La protection sociale a connu une augmentation très forte de ses dépenses durant les décennies 1960 (+3,2 points en moyenne) et surtout 1970 (+5,2 points en moyenne). Elle a cependant "peu coûté" socialement et économiquement car cette croissance s’est faite dans un contexte d’accroissement de la richesse nationale (période des Trente Glorieuses) rendant "soutenable" cette extension.
Ces deux décennies marquent l’arrivée à maturité du système de protection sociale français qui :
- intègre progressivement toute la population à un régime de sécurité sociale (loi du 4 juillet 1975 de généralisation de la sécurité sociale) ;
- harmonise le montant des prestations versées notamment entre régimes de sécurité sociale ;
- étend son champ d’intervention à de nouveaux risques comme le chômage ou la protection sociale complémentaire, notamment en matière de retraite ;
- crée ou développe des prestations non contributives, c’est-à-dire qui ne sont pas la contrepartie de cotisations, comme l’allocation aux adultes handicapées (AAH) en 1975, l’allocation parent isolé en 1976, l’aide personnalisée au logement (APL) en 1977. Ces prestations complètent son champ d’intervention en y intégrant des personnes qui ne peuvent pas bénéficier de la protection sociale par le biais de cotisations.
Les décennies 1980 et 1990 voient la progression des dépenses de protection sociale se poursuivre, même si elle est plus faible (+ 2,7 points) qu’au cours des vingt années précédentes.
Cette période est avant tout marquée par un double phénomène :
- l’augmentation des dépenses, liées à la survenue et au maintien d’une crise économique ;
- la mise en œuvre des premiers plans visant à maîtriser les coûts de la protection sociale.
On constate ainsi un ralentissement de la progression du PIB qui accroît mécaniquement les dépenses liées à la redistribution sociale (part prise par les dépenses de protection sociale dans le PIB) et une inscription de la « crise » dans le paysage économique et social avec l’installation et le maintien d’un taux de chômage élevé entraînant une augmentation des dépenses liées à son indemnisation et une baisse des ressources provenant des cotisations sociales.

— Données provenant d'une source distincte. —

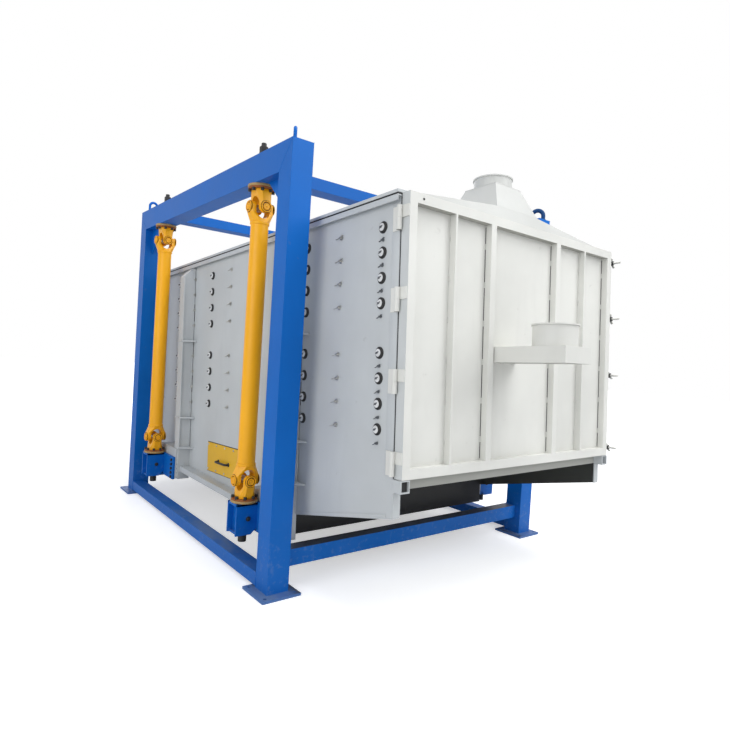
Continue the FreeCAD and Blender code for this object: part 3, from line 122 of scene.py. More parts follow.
class ScreenerSizes(bpy.types.PropertyGroup):
    port_columns: IntProperty(
        name="Port columns", description="Columns of rubber plugs on a side wall", default=6)
    port_rows: IntProperty(
        name="Port rows", description="Rows of plugs in one stack of decks", default=4)
    field_pitch: FloatProperty(
        name="Field pitch", description="Column to column", default=0.717, unit="LENGTH")
    deck_pitch: FloatProperty(
        name="Deck pitch", description="Deck to deck", default=0.131, unit="LENGTH")
    port_radius: FloatProperty(
        name="Port radius", description="Rubber plug", default=0.0315, unit="LENGTH")
    wing_reach: FloatProperty(
        name="Wing reach", description="Wall clamp from its screw to a wing tip", default=0.036,
        unit="LENGTH")
    bead_radius: FloatProperty(
        name="Weld bead", description="Half width of a weld bead", default=0.003, unit="LENGTH")
    bead_pitch: FloatProperty(
        name="Weld ripple", description="Ripple to ripple along a bead", default=0.006, unit="LENGTH")
    motor_fins: IntProperty(
        name="Motor fins", description="Cooling fins round the motor", default=22)


class ScreenerColours(bpy.types.PropertyGroup):
    frame_blue: FloatVectorProperty(
        name="Frame", description="Frame enamel", subtype="COLOR", size=4, default=tint(4, 101, 190))
    hanger_yellow: FloatVectorProperty(
        name="Hangers", description="Shaft enamel", subtype="COLOR", size=4, default=tint(252, 178, 8))
    wall_grey: FloatVectorProperty(
        name="Walls", description="Box enamel", subtype="COLOR", size=4, default=tint(194, 198, 200))
    door_white: FloatVectorProperty(
        name="Door", description="Door enamel", subtype="COLOR", size=4, default=tint(220, 220, 215))
    hatch_yellow: FloatVectorProperty(
        name="Hatch", description="Hatch enamel", subtype="COLOR", size=4, default=tint(228, 178, 24))


def sizes():
    return bpy.context.scene.screener_sizes


def colours():
    return bpy.context.scene.screener_colours


class Wire:
    """A value inside a node tree that takes part in sums."""

    def __init__(self, net, socket):
        self.net = net
        self.socket = socket

    def join(self, operation, left, right):
        return self.net.node("ShaderNodeMath", {"operation": operation}, {0: left, 1: right})

    def __add__(self, other):
        return self.join("ADD", self, other)

    def __sub__(self, other):
        return self.join("SUBTRACT", self, other)

    def __rsub__(self, other):
        return self.join("SUBTRACT", other, self)

    def __mul__(self, other):
        return self.join("MULTIPLY", self, other)

    __radd__ = __add__
    __rmul__ = __mul__


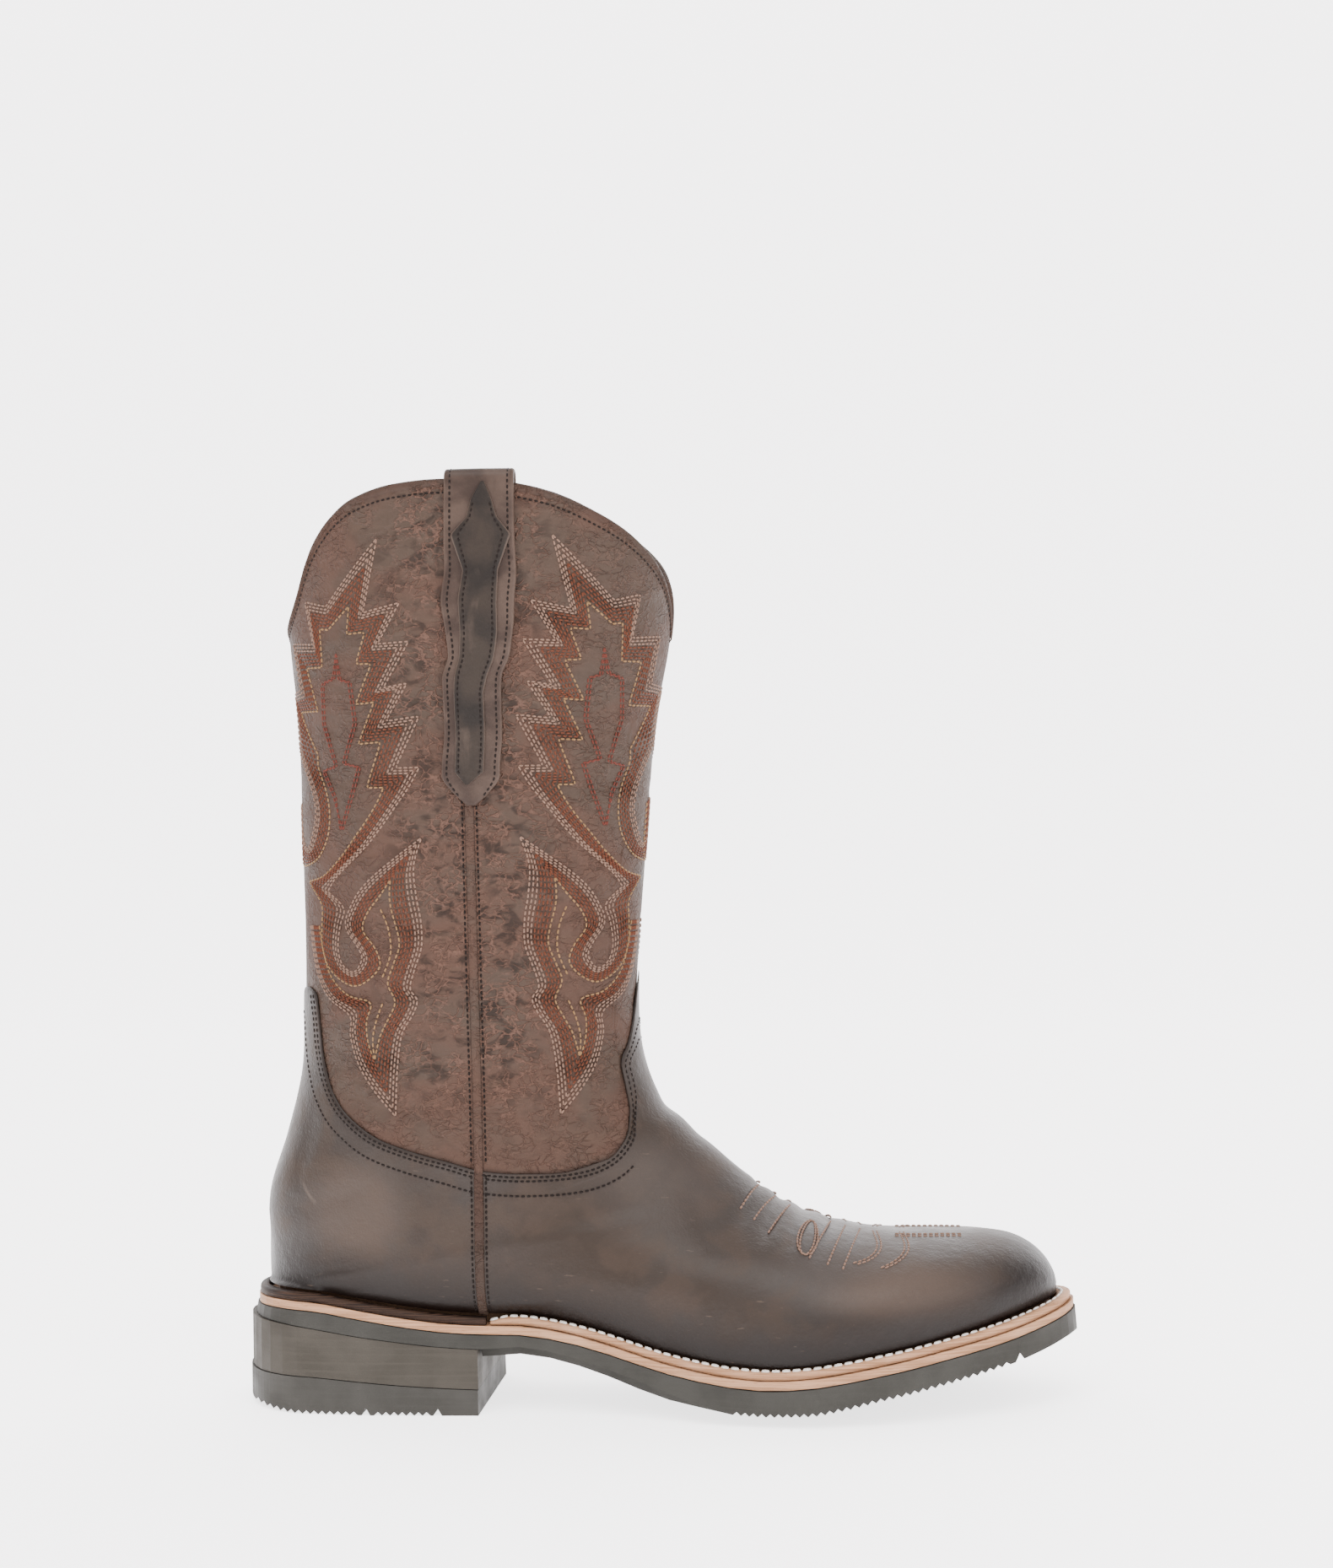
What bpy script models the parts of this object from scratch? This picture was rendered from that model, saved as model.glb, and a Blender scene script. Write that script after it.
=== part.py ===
"""Right barn boot: a pull-on leather boot with a tall scalloped shaft, a stitched welt and a ribbed sole.

The boot stands on z = 0 with its toe towards +X and its inner side towards +Y.
Tables are in millimetres on the pattern boot, which is PATTERN long, and MM turns them into metres.
"""

import math

import bmesh
import bpy
import numpy as np

# Driving sizes in metres
LENGTH = 0.310
BALL_WIDTH = 0.110
PATTERN = 310.0
PATTERN_BALL = 110.0
MM = LENGTH / PATTERN

# Thicknesses and gaps, in pattern millimetres
GAP = 0.3
SIDE_GAP = 0.4
FEATHER_INSET = 5.6
TOE_INSET = 2.4
WELT_INSET = 2.3
RAND_INSET = 1.6
MIDSOLE_INSET = 1.2
OUTSOLE_TOP_INSET = 0.6
HEEL_TOP_INSET = 0.3
INSOLE_PLAY = 1.2
INSOLE_BEVEL = 0.4
FEATHER_RISE = 0.9
STRAP_GAP = 0.9
MIDSOLE = 3.0
WELT = 2.9
INSOLE = 4.6
LINING_FACE = -2.0
RING_BEVEL = 0.8
SKIRT_LIFT = 0.35
MERGE = 4e-5
SHAFT_FACE = -0.4
OVERLAY_FACE = 0.5
STRAP = 1.9
STRAP_OVERLAY = 1.0

OUTER, INNER = -1, 1

# Plan of the sole edge, clockwise from the heel: share of the sole length, share of half the ball width
SOLE_LENGTH = 307.8
SOLE_BACK = -152.8
PLAN = [
    (0.000, 0.00), (0.020, 0.36), (0.062, 0.555), (0.130, 0.625), (0.220, 0.625), (0.300, 0.585),
    (0.390, 0.56), (0.470, 0.57), (0.540, 0.67), (0.610, 0.84), (0.680, 0.955), (0.750, 1.00),
    (0.820, 0.955), (0.885, 0.82), (0.940, 0.62), (0.980, 0.37), (1.000, 0.07), (0.988, -0.18),
    (0.950, -0.42), (0.895, -0.645), (0.825, -0.83), (0.750, -0.955), (0.670, -1.00), (0.590, -0.945),
    (0.510, -0.82), (0.430, -0.70), (0.350, -0.64), (0.270, -0.635), (0.190, -0.64), (0.120, -0.62),
    (0.060, -0.55), (0.020, -0.36),
]

# Side profile of the sole: distance along, top of the outsole, bottom of its edge
PROFILE = [
    (-156, 36.2, 33.3), (-140, 37.3, 32.6), (-127, 37.0, 31.3), (-109, 34.4, 28.6), (-92, 31.6, 26.4),
    (-75, 29.5, 24.6), (-62, 28.8, 24.0), (-49, 28.7, 24.9), (-36, 27.3, 23.3), (-22, 24.4, 19.6),
    (-8, 20.7, 15.5), (5, 17.3, 11.4), (18, 15.0, 6.6), (30, 13.5, 4.6), (42, 12.9, 4.1), (57, 13.7, 4.4),
    (69, 15.3, 6.2), (82, 17.4, 8.9), (94, 19.4, 11.0), (106, 21.7, 13.4), (118, 23.9, 15.8),
    (130, 26.3, 18.3), (143, 29.5, 21.7), (156, 33.4, 26.1),
]

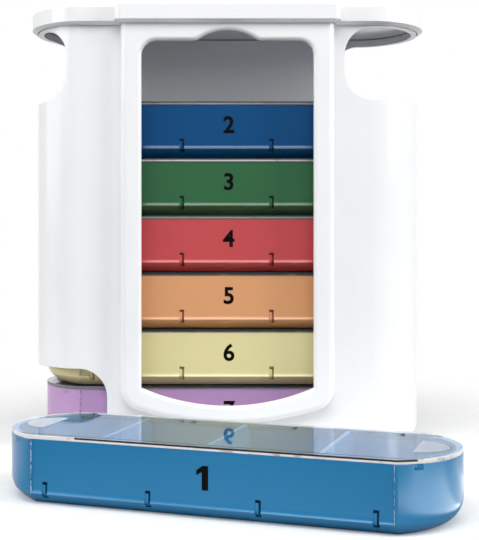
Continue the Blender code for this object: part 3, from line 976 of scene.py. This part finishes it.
def tower_outline(bm, inset, height, bump=()):
    """The right half of the tower's outline, moved in by a wall."""
    plan = moved_in(TOWER_PLAN, inset)
    return half_outline(bm, plan, height, TOWER_STEPS, TOWER_CORNER - inset, bump)


def tower_stack(name, levels):
    """Outlines of the tower, each at its inset and height, bridged into a solid."""
    bm = bmesh.new()
    stacked(bm, [tower_outline(bm, inset, height) for inset, height in levels])
    return solid(name, bm)


foot_heights = rounding_heights(FOOT_ROUNDING, 8) + [TOWER_TOP]
tower = tower_stack("housing", [
    (rounding(height, FOOT_ROUNDING), height) for height in foot_heights])
report(tower)

# %% [markdown]
# A frame stands forward round the window, with round front edges and a shallow arc at the
# bottom. It is rounded while it is still alone, because its rim is easy to pick then.

# %% Window frame
OUT = (0, 1, 0)
FRAME_HALF = 0.0388
FRAME_FRONT = 0.0294
FRAME_FOOT = 0.0110
FRAME_FOOT_RADIUS = 0.1100
FRAME_CORNER = 0.0080
FRAME_EDGE = 0.0026
FRAME_ROOT = 0.0003
ARCH_STEPS = 20
BEYOND = 0.0001


def frame_outline(front, half, foot, foot_radius, corner, top):
    """The frame's outline: a right half from its foot up to the top, and its mirror."""
    centre_z = foot + foot_radius
    corner_x = half - corner
    drop = math.sqrt((foot_radius - corner) ** 2 - corner_x ** 2)
    lean = math.atan2(corner_x, drop)
    bm = bmesh.new()
    draw(bm, (0, front, foot),
         ((0, front, centre_z), OUT, -lean, ARCH_STEPS),
         ((corner_x, front, centre_z - drop), OUT, lean - math.pi / 2, CORNER_STEPS),
         (half, front, top), (0, front, top))
    mirror_left(bm)
    return bm


def within(edge, side, height):
    """Whether an edge lies between both sides and below a height."""
    return all(abs(vert.co.x) < side and vert.co.z < height for vert in edge.verts)


def frame_rim(edge):
    """The frame's front edges, but not its top one."""
    return all_near(edge, 1, -FRAME_FRONT) and not all_near(edge, 2, TOWER_TOP)


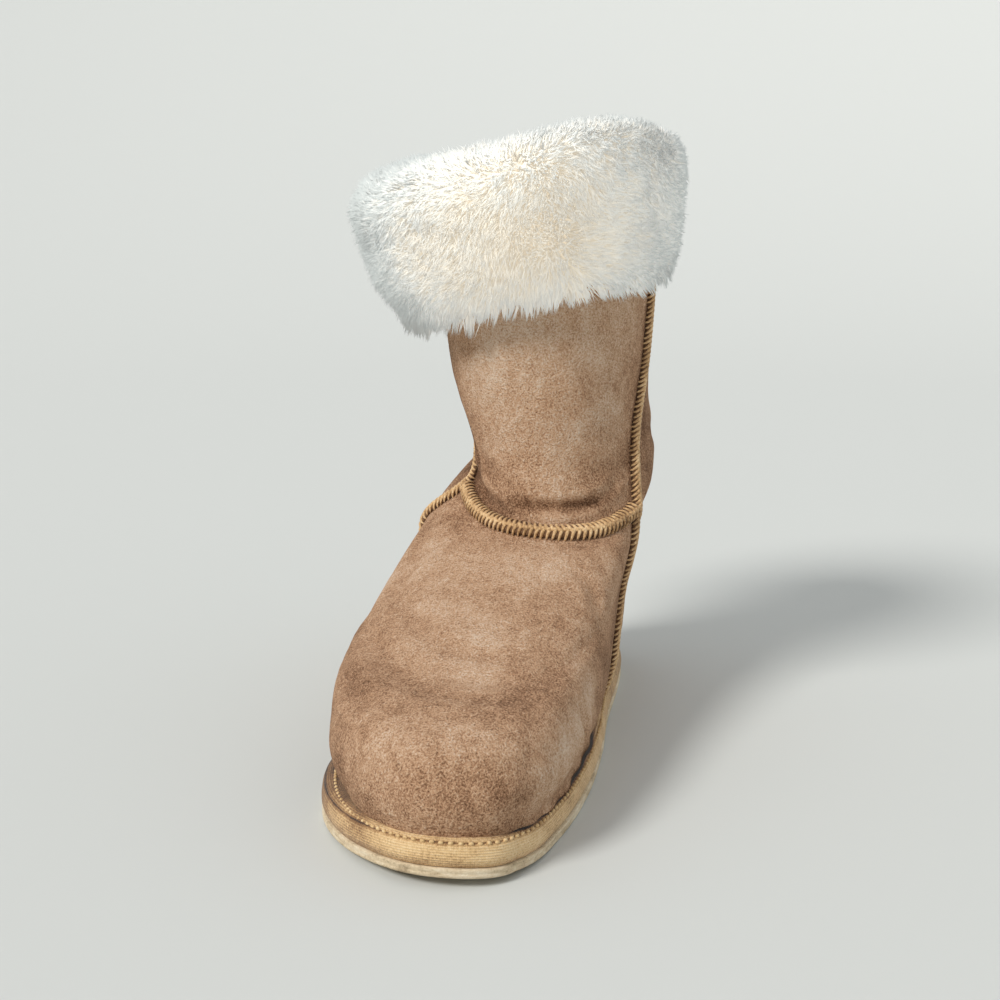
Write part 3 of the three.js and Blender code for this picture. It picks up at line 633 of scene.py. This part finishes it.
# The medial side of the lower edge, where it slumps and stands open with painted shade along it, and the toe,
# where it flares.
SLUMP_AT, GAP_SHADOW_AT, GAPE_SPREAD, SLUMP_OUT = 58, 56, 24, 2.1
SKIRT_AT, SKIRT_SPREAD, SKIRT_OUT, SKIRT_DROP = 8, 44, 1.5, 0.4
UNDER_CUFF = 0.3


def drawn_in(angle, row):
    """How far the suede and its lining draw in from the platform's edge beside the little toe."""
    return DRAWN_IN * bell(degrees_from(angle, DRAWN_IN_AT) / DRAWN_IN_SPREAD) * bell(row / DRAWN_IN_REACH)


def gap_shadow_mask(angle):
    """1 where shade is painted along the suede's open lower edge and on the cloth below it, 0 elsewhere."""
    return plateau(degrees_from(angle, GAP_SHADOW_AT) / GAPE_SPREAD)


def scallops(angle):
    """The waves of the suede's lower edge on the medial side."""
    turn = degrees_from(angle, 0)
    return 0.55 * np.sin(turn / 1.7) + 0.45 * np.sin(turn / 4.1 + 1)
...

On assiste également à la création de nouveaux minima sociaux, comme le revenu minimum d’insertion (RMI) en 1988, et à l’augmentation des sommes consacrées aux prestations non contributives, c’est-à-dire qui ne sont pas la contrepartie de cotisations (allocation aux adultes handicapés, allocation parent isolé, aide personnalisée au logement).
Parallèlement, des mesures tendant à limiter les dépenses sont prises, notamment en matière de santé et de retraite avec la mise en œuvre de plans d’économie.
Dans le domaine de la santé, on peut citer le plan Bérégovoy de 1982 instaurant un budget global hospitalier, le plan Séguin de 1986 limitant le champ des dépenses couvertes à 100% par l'assurance maladie, le plan Juppé de 1996 qui entraîne une diminution de la prise en charge des consultations de médecins.
Dans le domaine des retraites, la réforme de 1993 augmente le nombre d’années de cotisation nécessaires pour obtenir une retraite à taux plein dans le secteur privé (passage à 160 trimestres de cotisation), et modifie les modalités de calcul des pensions de retraite qui sont dorénavant basées sur les salaires de 25 meilleures années au lieu de 10.
Les années 2000 sont marquées par une stabilisation des dépenses de protection sociale à un niveau élevé (près du tiers du PIB). Les différentes mesures de freinage des dépenses, notamment en matière de santé, sont dorénavant incluses dans les lois de financement de la sécurité sociale (LFSS), votées chaque année par le Parlement. Celles-ci fixent, entre autres, un objectif national de dépense de l’assurance maladie (ONDAM), tant pour les soins prodigués en ville qu’en établissements de santé et médico-sociaux. Depuis 2010, l’ONDAM est respecté et depuis 2002, on constate une diminution du rythme de croissance en valeur des dépenses d’assurance maladie qui est passé de 7% en 2002 à 2% entre 2015 et 2016.
Pourtant, malgré ces mesures stabilisatrices qui montrent une certaine efficacité, les dépenses de protection sociale demeurent très sensibles à la conjoncture économique et financière. Ainsi, la crise de fin 2008 a provoqué une nouvelle hausse de la part des dépenses de protection sociale qui ont atteint un niveau record en 2010 avec 32% du PIB, et se sont accrues depuis lors.
Plusieurs facteurs peuvent être avancés :
- la contraction du PIB en 2009 (-2,5%) et sa faible progression ensuite, qui accroissent mécaniquement le taux de redistribution sociale ;
- la baisse des ressources (cotisations salariales et patronales), liée à la dégradation économique et au chômage ;
- l’augmentation mécanique du nombre de prestations versées sous conditions de ressources (RSA, allocations logement) ou liées à la perte d’emploi (allocations chômage).